— Start —

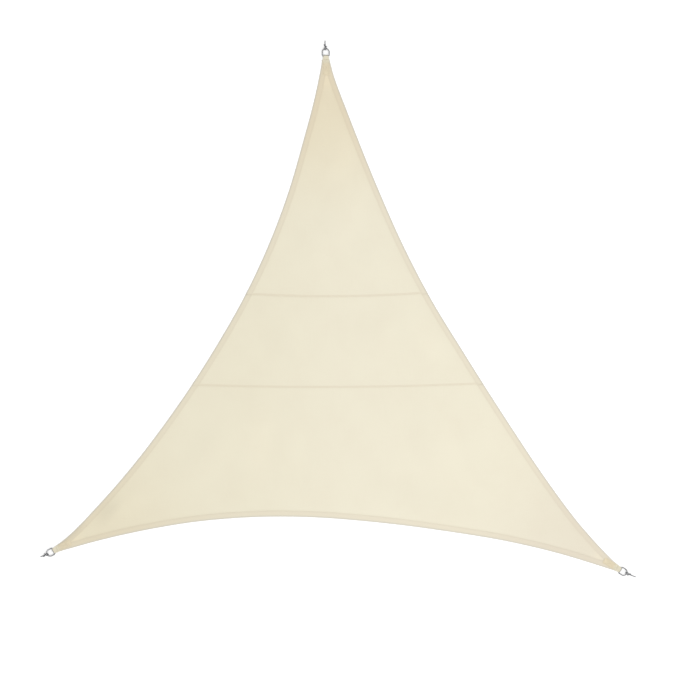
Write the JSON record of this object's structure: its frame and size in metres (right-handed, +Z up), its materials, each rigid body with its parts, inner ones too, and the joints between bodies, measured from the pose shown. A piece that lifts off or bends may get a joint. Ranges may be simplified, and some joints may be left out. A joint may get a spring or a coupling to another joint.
{
  "type": "shade sail",
  "caption": "Triangular shade sail of cream fabric, laid out flat, with hollow hemmed edges, lapped seams, and a webbing loop, steel D ring and short cord tie at each corner.",
  "frame": {"origin": "on the ground under the middle of the sail's box, ties left out", "axes": "+Z up, out of the sail's face; +Y towards the top corner; +X towards the right corner, along the bottom edge"},
  "size_m": [3.6928, 3.3287, 0.0183],
  "materials": {
    "sail_fabric": "matt cream woven polyester",
    "corner_webbing": "matt sand-coloured polyester webbing",
    "ring_steel": "satin grey steel wire, welded",
    "tie_cord": "matt dark grey braided cord"
  },
  "bodies": {
    "root": {"panel_top": "sail_fabric", "panel_middle": "sail_fabric", "panel_bottom": "sail_fabric", "strap_top": "corner_webbing", "strap_left": "corner_webbing", "strap_right": "corner_webbing", "ring_top": "ring_steel", "ring_left": "ring_steel", "ring_right": "ring_steel", "tie_top": "tie_cord", "tie_left": "tie_cord", "tie_right": "tie_cord"}
  },
  "joints": []
}
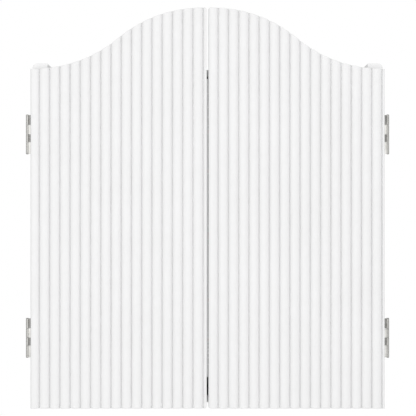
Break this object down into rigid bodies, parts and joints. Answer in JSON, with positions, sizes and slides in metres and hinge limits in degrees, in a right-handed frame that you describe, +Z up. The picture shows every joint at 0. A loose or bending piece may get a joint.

— End —

**The exercise:** Extract all of the data shown above without alteration.

**Response to this exercise:**
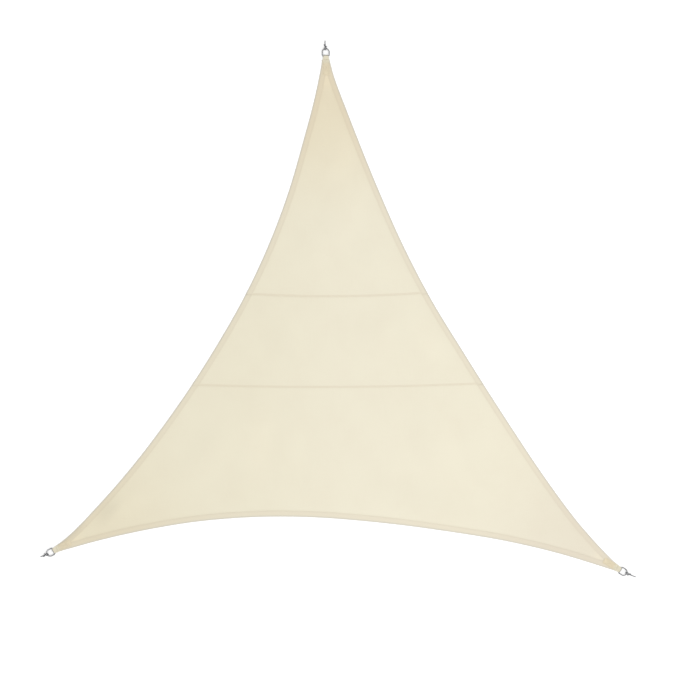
Write the JSON record of this object's structure: its frame and size in metres (right-handed, +Z up), its materials, each rigid body with its parts, inner ones too, and the joints between bodies, measured from the pose shown. A piece that lifts off or bends may get a joint. Ranges may be simplified, and some joints may be left out. A joint may get a spring or a coupling to another joint.
{
  "type": "shade sail",
  "caption": "Triangular shade sail of cream fabric, laid out flat, with hollow hemmed edges, lapped seams, and a webbing loop, steel D ring and short cord tie at each corner.",
  "frame": {"origin": "on the ground under the middle of the sail's box, ties left out", "axes": "+Z up, out of the sail's face; +Y towards the top corner; +X towards the right corner, along the bottom edge"},
  "size_m": [3.6928, 3.3287, 0.0183],
  "materials": {
    "sail_fabric": "matt cream woven polyester",
    "corner_webbing": "matt sand-coloured polyester webbing",
    "ring_steel": "satin grey steel wire, welded",
    "tie_cord": "matt dark grey braided cord"
  },
  "bodies": {
    "root": {"panel_top": "sail_fabric", "panel_middle": "sail_fabric", "panel_bottom": "sail_fabric", "strap_top": "corner_webbing", "strap_left": "corner_webbing", "strap_right": "corner_webbing", "ring_top": "ring_steel", "ring_left": "ring_steel", "ring_right": "ring_steel", "tie_top": "tie_cord", "tie_left": "tie_cord", "tie_right": "tie_cord"}
  },
  "joints": []
}
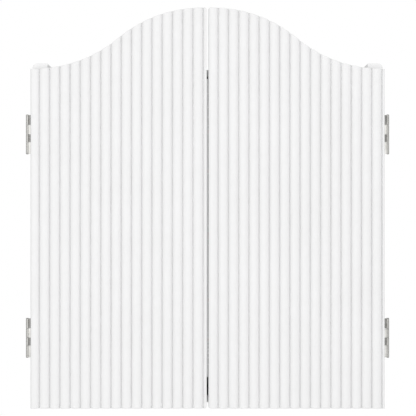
Break this object down into rigid bodies, parts and joints. Answer in JSON, with positions, sizes and slides in metres and hinge limits in degrees, in a right-handed frame that you describe, +Z up. The picture shows every joint at 0. A loose or bending piece may get a joint.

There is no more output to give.